*Aim of the exercise*: Copy out all of the material exactly.

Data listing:
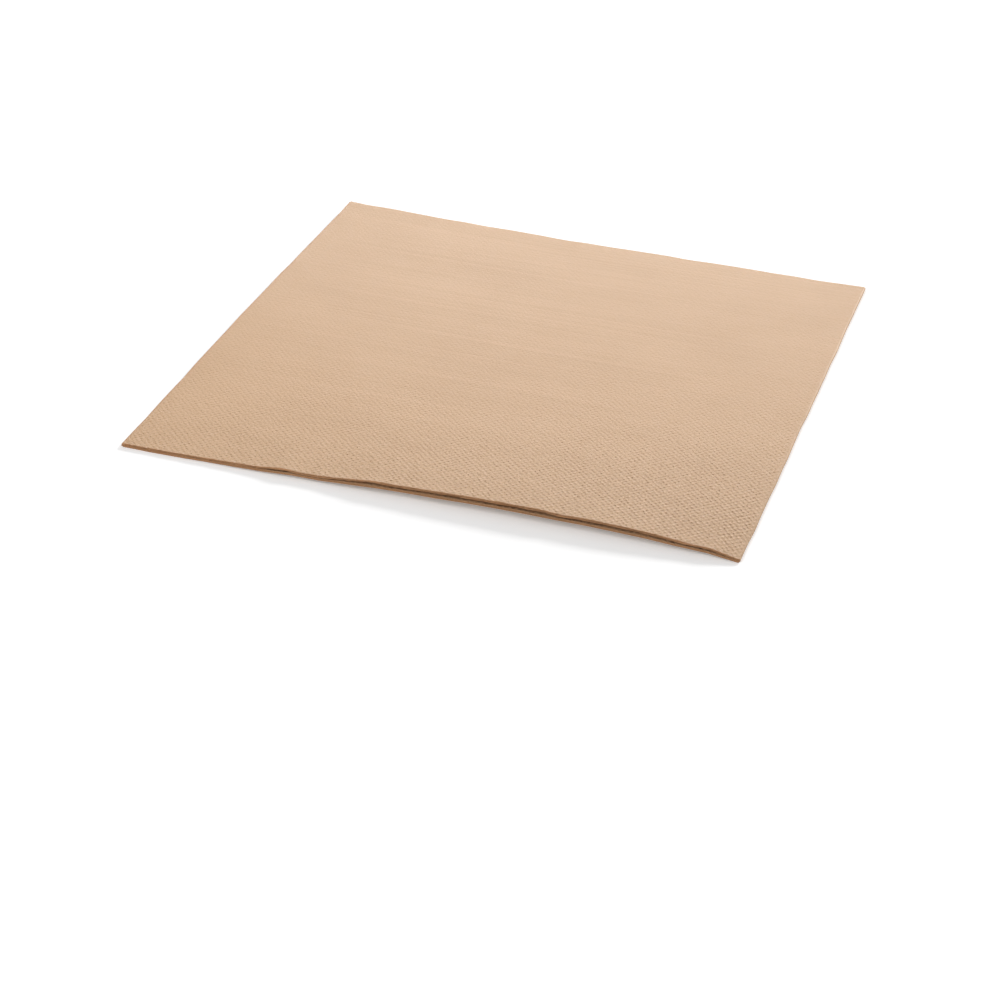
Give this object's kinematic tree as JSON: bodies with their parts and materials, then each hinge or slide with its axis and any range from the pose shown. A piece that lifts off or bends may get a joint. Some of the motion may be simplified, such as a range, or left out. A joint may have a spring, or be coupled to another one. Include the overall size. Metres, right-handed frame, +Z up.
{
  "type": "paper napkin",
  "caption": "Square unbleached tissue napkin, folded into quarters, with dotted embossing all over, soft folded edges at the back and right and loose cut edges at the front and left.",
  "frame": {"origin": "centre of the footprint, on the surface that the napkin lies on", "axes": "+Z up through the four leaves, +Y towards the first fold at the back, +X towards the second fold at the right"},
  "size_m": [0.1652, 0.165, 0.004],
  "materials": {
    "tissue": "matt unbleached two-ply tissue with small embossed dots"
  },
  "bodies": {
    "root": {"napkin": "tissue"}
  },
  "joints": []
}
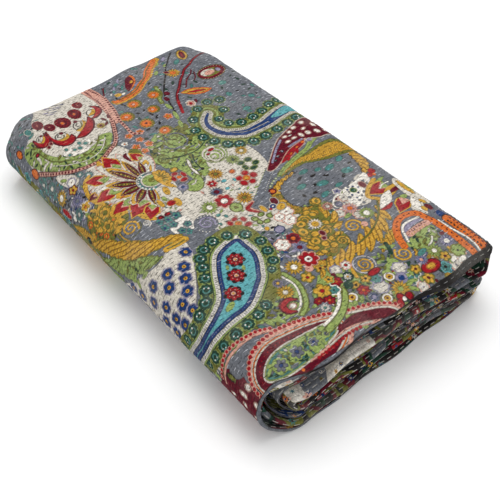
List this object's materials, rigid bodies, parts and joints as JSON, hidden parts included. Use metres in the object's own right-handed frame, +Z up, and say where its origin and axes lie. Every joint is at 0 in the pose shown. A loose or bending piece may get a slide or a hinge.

*Answer to this exercise*:
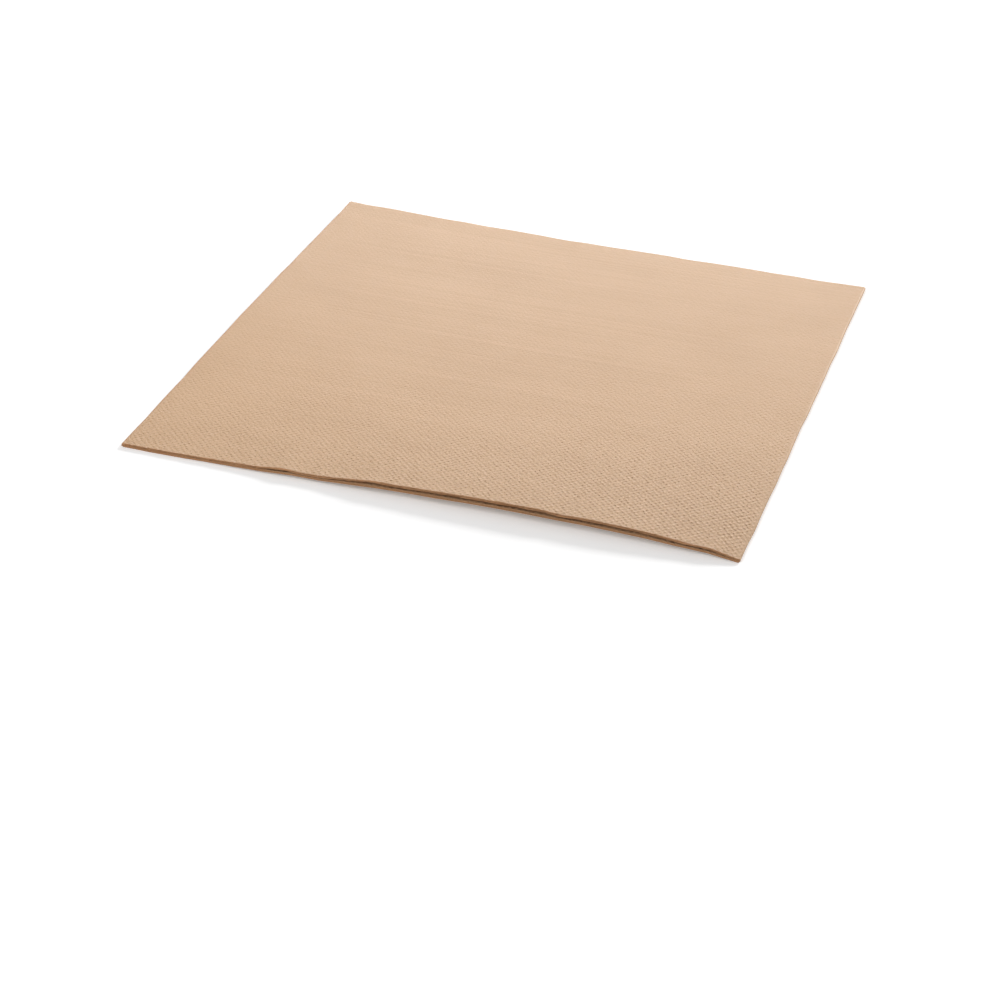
Give this object's kinematic tree as JSON: bodies with their parts and materials, then each hinge or slide with its axis and any range from the pose shown. A piece that lifts off or bends may get a joint. Some of the motion may be simplified, such as a range, or left out. A joint may have a spring, or be coupled to another one. Include the overall size. Metres, right-handed frame, +Z up.
{
  "type": "paper napkin",
  "caption": "Square unbleached tissue napkin, folded into quarters, with dotted embossing all over, soft folded edges at the back and right and loose cut edges at the front and left.",
  "frame": {"origin": "centre of the footprint, on the surface that the napkin lies on", "axes": "+Z up through the four leaves, +Y towards the first fold at the back, +X towards the second fold at the right"},
  "size_m": [0.1652, 0.165, 0.004],
  "materials": {
    "tissue": "matt unbleached two-ply tissue with small embossed dots"
  },
  "bodies": {
    "root": {"napkin": "tissue"}
  },
  "joints": []
}
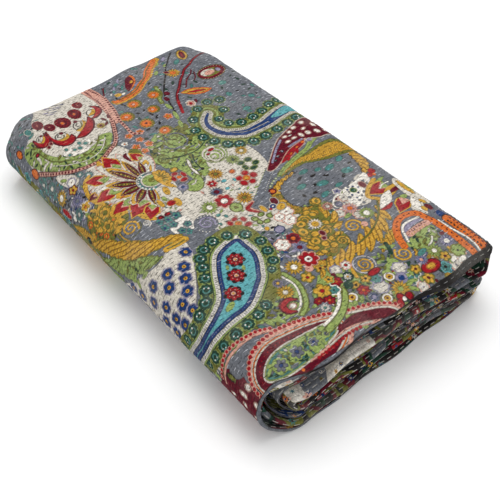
List this object's materials, rigid bodies, parts and joints as JSON, hidden parts included. Use metres in the object's own right-handed frame, +Z up, and say where its origin and axes lie. Every joint is at 0 in the pose shown. A loose or bending piece may get a slide or a hinge.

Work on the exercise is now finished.